— Вы что же, Баур, совсем обнаглели?! У кого вздумали требовать, у советской власти? У власти, которая в пух и прах разгромила вашу поганую фашистскую Германию? — Баур открыл было рот, но майор гаркнул: — Молчать, когда говорит советский офицер! Переписку ему подавай! Уже написал одно письмо, нарушая правила, передал его втайне. Да тебя, фашиста недобитого, за одно это надо было расстрелять!
«Интересно, — соображал Баур, — а ответ пришел? Видимо, пришел, по всем срокам должен был прийти. Но от них не добиться».
Разгневанный Зотов продолжал:
— Все, цацканья с тобой прекращаются, допросы будут продолжаться в интенсивном режиме. Сейчас с тобой поговорит полковник госбезопасности.
Зотов быстро собрал бумаги в портфель, открыл дверь камеры, впустив конвоира, сам удалился, а через минут пять в камеру вошел полковник. Был он среднего роста, плотный, с аккуратной стрижкой густых иссиня-черных волос, южными чертами загорелого или с врожденной темной пигментацией лица, нос с горбинкой. Острым, словно лезвие бритвы, взглядом чуть прищуренных карих глаз окинул Баура.
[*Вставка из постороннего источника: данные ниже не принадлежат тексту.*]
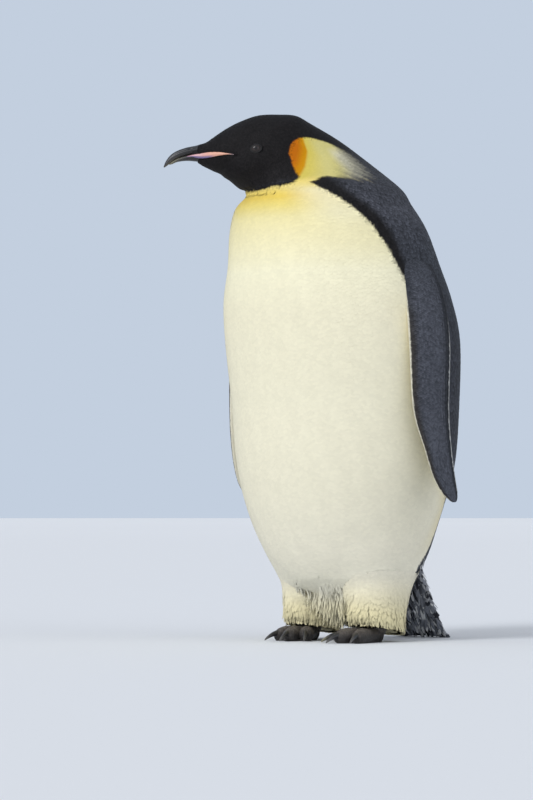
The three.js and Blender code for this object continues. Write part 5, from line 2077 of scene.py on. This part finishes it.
def main() -> None:
    """Builds the skin, the horn and glass, and the coat, and sets the stage."""
    logging.basicConfig(level=logging.INFO, format="%(name)s: %(message)s")
    bpy.context.scene.view_settings.view_transform = "Standard"
    Stage().build()

    body = Body()
    wings = tuple(Wing(side) for side in Side)
    legs = tuple(Leg(stance, body.trunk) for stance in STANCES)
    tail = Tail()
    feet = tuple(Foot(stance) for stance in STANCES)
    eyes = tuple(EyeSocket(body, side) for side in Side)
    markings = Markings()

    flesh = ["trunk", "neck", "head", "tail"]
    flesh += [f"{part}_{side.word}" for side in Side for part in ("wing", "leg", "foot")]
    inner_wings = tuple(Wing(side, inset=WING_DEPTH) for side in Side)
    skin = Skin(body, inner_wings, legs, tail, feet, eyes, markings).build()
    put_in_place(skin, Hide().material("feathered_skin"), flesh)

    horn = Horn().material("bill_horn")
    upper, lower = Bill(body, UPPER_BILL, groove=1.0), Bill(body, LOWER_BILL)
    put_in_place(upper.build("upper_bill", paint_upper_bill), horn, ["bill_upper"])
    put_in_place(lower.build("lower_bill", paint_lower_bill), horn, ["bill_lower"])
    wax = Horn(roughness=0.42, coat=0.1, scuffs=0.06).material("waxy_plate")
    faces = (FaceSide(body, body, first=0.6), FaceSide(body, lower))
    wet = GlassEye().material("wet_eye")
    for side, eye in zip(Side, eyes):
        put_in_place(Plate(body, side).build(faces), wax, [f"bill_plate_{side.word}"])
        put_in_place(build_eye(eye), wet, [f"eye_{side.word}"])
    nail = Horn(roughness=0.4, coat=0.1, scuffs=0.4).material("claw_horn")
    for foot in feet:
        for toe in foot.toes:
            worn = "#6E6A52" if (foot.stance.side, toe.name) == (Side.LEFT, "inner") else "#4C4A48"
            node = f"claw_{foot.stance.side.word}_{toe.name}"
            put_in_place(Claw(foot, toe).build(worn), nail, [node])

    coat = Coat(body, wings, legs, tail, eyes, Plate(body, Side.LEFT), markings)
    feathers = Plumage().material("contour_feathers")
    for made, slot in coat.build_body():
        put_in_place(made, feathers)
    for wing in wings:
        put_in_place(coat.build_wing(wing), feathers)
    for leg in legs:
        put_in_place(coat.build_leg(leg), feathers)
    put_in_place(coat.build_locks(), feathers)
    for made in (coat.build_tail(), coat.build_blades(), coat.build_tufts()):
        put_in_place(made, feathers)


if __name__ == "__main__":
    main()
— Я полковник Мартиросов. Времени у вас много, Баур, пора писать мемуары. — Он ухмыльнулся кончиками губ, но глаза оставались колючими, недоброжелательными. — Каждый день писать будете, от сотворения мира, — он вновь попытался ухмыльнуться, — вашего мира, Баур, вашего, то есть от вашего рождения до 2 мая 1945 года. Подробно, год за годом. Особенно подробно о времени, когда вы стали работать на Гитлера. Подробно, в деталях, о событиях, людях, разговорах, мыслях, обещаниях, эмоциях, быте, кухне, одежде… О Гитлере, Еве Браун, Геббельсе, Геринге, Гиммлере, Гессе, других высокопоставленных нацистах, генералах и адмиралах, руководителях СС и РСХА, министрах, гауляйтерах, командовании авиацией. Подробно обо всем и всех. Вам понятно, Баур?
— Так точно, господин полковник.
— Отлично. А чтобы проверить ваши эпистолярные способности, поначалу напишите собственноручные показания о своей жизни и карьере. Через неделю жду первый результат. Желаю вам удачи и советую писать правдиво.
В камеру Баур возвращался, как ни странно, в приподнятом настроении. «Во-первых, — считал он, — началось лечение, во-вторых, хоть каким-то полезным делом займусь. Посмотрим, может быть, через этого ястребинолицего полковника добьюсь права переписки».
На столе в камере для него уже были приготовлены стопка чистых листов бумаги, металлическая чернильница, ручка и набор новеньких анодированных перьев. Баур поведал соседям по камере о майоре Зотове, полковнике Мартиросове. После ужина, как уже завелось, он ложился на койку и рассказывал соседям о своей жизни и службе, о фюрере, его стойкости, уме, порядочности и очаровании.
Утром майор госбезопасности Зотов читал свежее донесение агента Вернера.